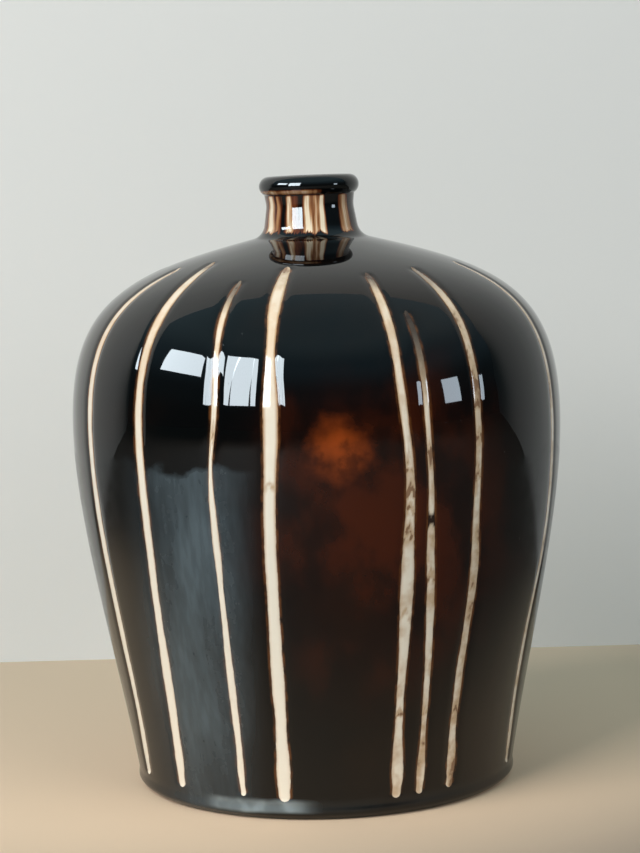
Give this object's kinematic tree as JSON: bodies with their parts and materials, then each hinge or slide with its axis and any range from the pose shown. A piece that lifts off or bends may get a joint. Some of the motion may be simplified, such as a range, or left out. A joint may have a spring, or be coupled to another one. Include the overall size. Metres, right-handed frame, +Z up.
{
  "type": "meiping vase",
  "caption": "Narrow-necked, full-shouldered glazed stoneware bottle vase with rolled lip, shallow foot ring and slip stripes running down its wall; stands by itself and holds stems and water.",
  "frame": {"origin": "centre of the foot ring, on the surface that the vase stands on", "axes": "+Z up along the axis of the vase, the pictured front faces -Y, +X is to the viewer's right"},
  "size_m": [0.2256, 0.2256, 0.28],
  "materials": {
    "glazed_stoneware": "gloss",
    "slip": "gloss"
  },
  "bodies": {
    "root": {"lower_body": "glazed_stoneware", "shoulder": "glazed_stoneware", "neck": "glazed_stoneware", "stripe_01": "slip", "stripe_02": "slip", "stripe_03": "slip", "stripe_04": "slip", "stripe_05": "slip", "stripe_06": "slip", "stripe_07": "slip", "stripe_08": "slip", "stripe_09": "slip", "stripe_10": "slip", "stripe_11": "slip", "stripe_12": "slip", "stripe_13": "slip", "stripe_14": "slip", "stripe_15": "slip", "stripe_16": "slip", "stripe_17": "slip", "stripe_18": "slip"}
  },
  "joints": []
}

....................

Instructions for the task | Extract the full listing above without alteration.

Expected output |
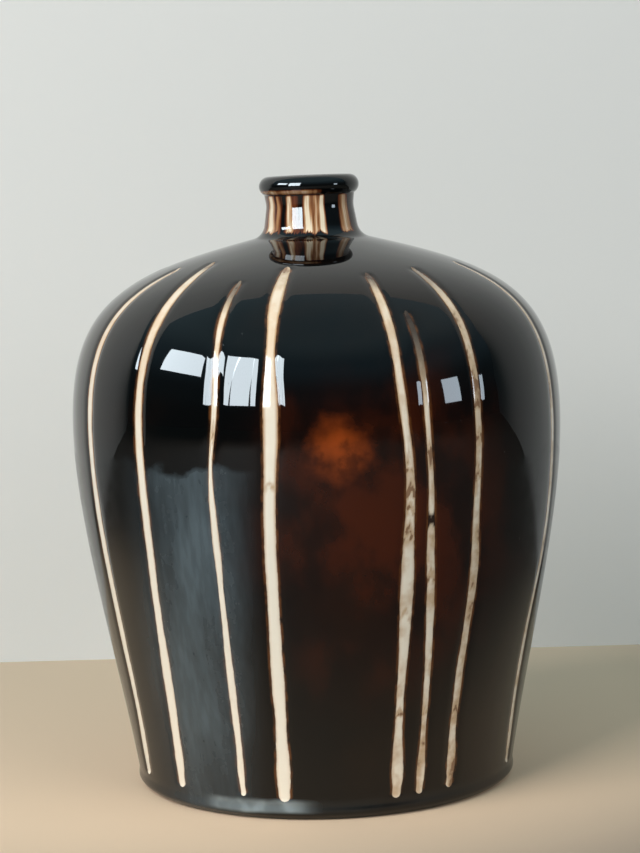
Give this object's kinematic tree as JSON: bodies with their parts and materials, then each hinge or slide with its axis and any range from the pose shown. A piece that lifts off or bends may get a joint. Some of the motion may be simplified, such as a range, or left out. A joint may have a spring, or be coupled to another one. Include the overall size. Metres, right-handed frame, +Z up.
{
  "type": "meiping vase",
  "caption": "Narrow-necked, full-shouldered glazed stoneware bottle vase with rolled lip, shallow foot ring and slip stripes running down its wall; stands by itself and holds stems and water.",
  "frame": {"origin": "centre of the foot ring, on the surface that the vase stands on", "axes": "+Z up along the axis of the vase, the pictured front faces -Y, +X is to the viewer's right"},
  "size_m": [0.2256, 0.2256, 0.28],
  "materials": {
    "glazed_stoneware": "gloss",
    "slip": "gloss"
  },
  "bodies": {
    "root": {"lower_body": "glazed_stoneware", "shoulder": "glazed_stoneware", "neck": "glazed_stoneware", "stripe_01": "slip", "stripe_02": "slip", "stripe_03": "slip", "stripe_04": "slip", "stripe_05": "slip", "stripe_06": "slip", "stripe_07": "slip", "stripe_08": "slip", "stripe_09": "slip", "stripe_10": "slip", "stripe_11": "slip", "stripe_12": "slip", "stripe_13": "slip", "stripe_14": "slip", "stripe_15": "slip", "stripe_16": "slip", "stripe_17": "slip", "stripe_18": "slip"}
  },
  "joints": []
}